Depite what the court wrote in its statement of decision, the language of the judgment was clear. And if the Flanigans wished to contest that clear language, their opportunity to do so was on the appeal from that judgment. To the extent they believed the judgment did not correctly embody the court's decision with regard to the location of the easement, they should have spoken up then. They did not, however, and the judgment is now final. It must be enforced in accordance with its terms, and the description of the easement contained therein.

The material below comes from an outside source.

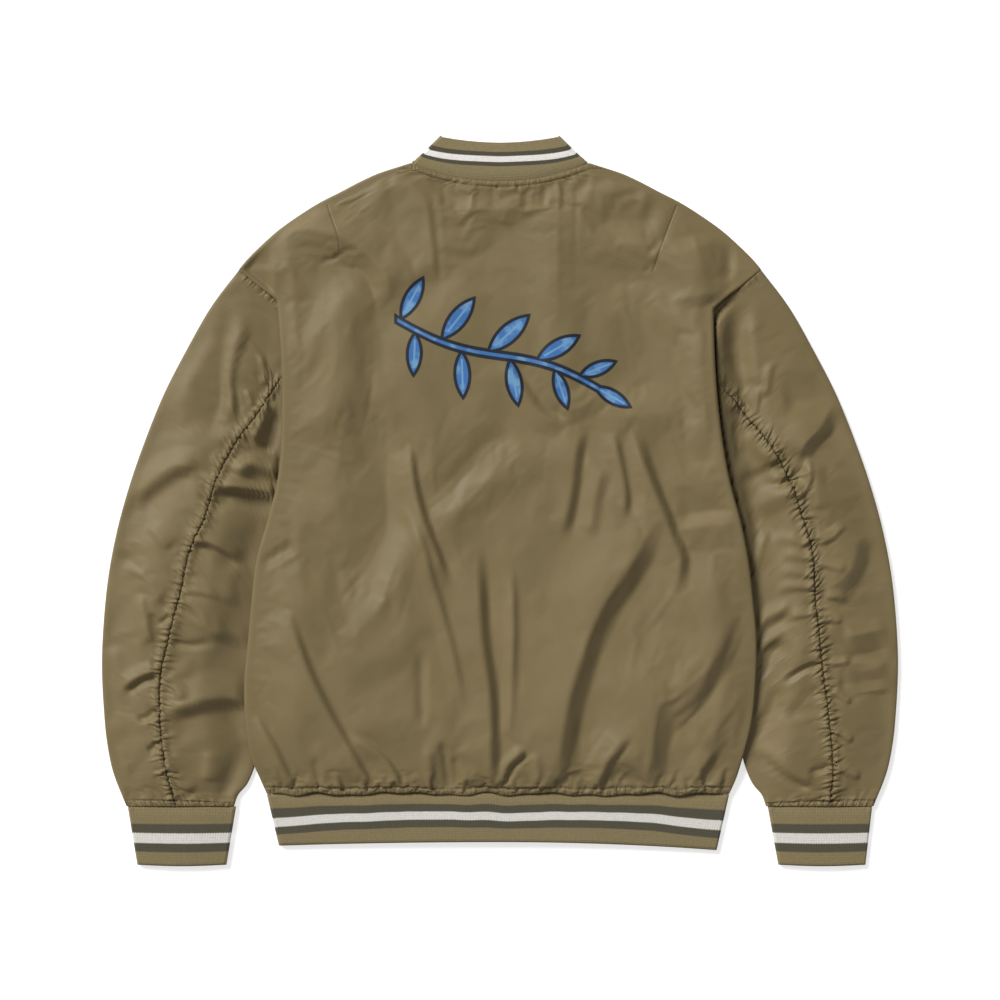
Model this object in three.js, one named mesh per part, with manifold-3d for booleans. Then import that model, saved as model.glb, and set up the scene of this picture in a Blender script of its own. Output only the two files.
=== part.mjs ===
// A stadium jacket laid out flat with its back up: a light woven shell with rib knit collar, cuffs and hem.
// Millimetres, +Z up. X runs across the jacket, Y runs from the hem towards the collar, and Z = 0 is the
// surface it lies on. The two fronts and the lower halves of the sleeves lie on that surface; the back and
// the upper halves of the sleeves lie over them. The body's side edges lie over the sleeves' inner edges.
import * as THREE from "three";
import Module from "manifold-3d";

// Cloth.
const SHELL = 1.5; // woven shell and its lining
const RIB = 3; // rib knit, folded double
const GAP = 0.3; // between two pieces at a seam
const ROLL_RADIUS = 2.6; // of the back's side edges, seen from above
const ARMHOLE_GAP = 2; // across the armhole seam, whose two edges have their points at different places

// Heights above the surface.
const FOLD_HEIGHT = 6.4; // the sleeve's outer fold
const TUCKED_HEIGHT = 4.2; // the sleeve where it lies under the body
const OVER_SLEEVE = TUCKED_HEIGHT + 0.4; // underside of what lies on the sleeve
const RIB_HEIGHT = 2 * RIB + 0.8; // a flattened rib tube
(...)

The Gauzewitzes' appeal is dismissed. The order requiring the Flanigans to remove all encroachments on the easement, as legally described in the judgment, is affirmed. The parties are to bear their own costs on appeal.

WE CONCUR:

RYLAARSDAM, ACTING P. J.

MOORE, J.

FootNotes


1. As the court made clear, "Exhibit 117" referred to the document marked as Exhibit 117 at the trial in the initial case. It depicted the parameters of the disputed easement, as legally described in the recorded title documents.
2. The double jeopardy clause of "[t]he Fifth Amendment to the United States Constitution, which applies to the states through the Fourteenth Amendment (Benton v. Maryland (1969) 395 U.S. 784, 793-796), protects defendants from repeated prosecution for the same offense [citations], by providing that no person shall `be subject for the same offense to be twice put in jeopardy of life or limb. . . .'" (People v. Batts (2003) 30 Cal.4th 660, 678.)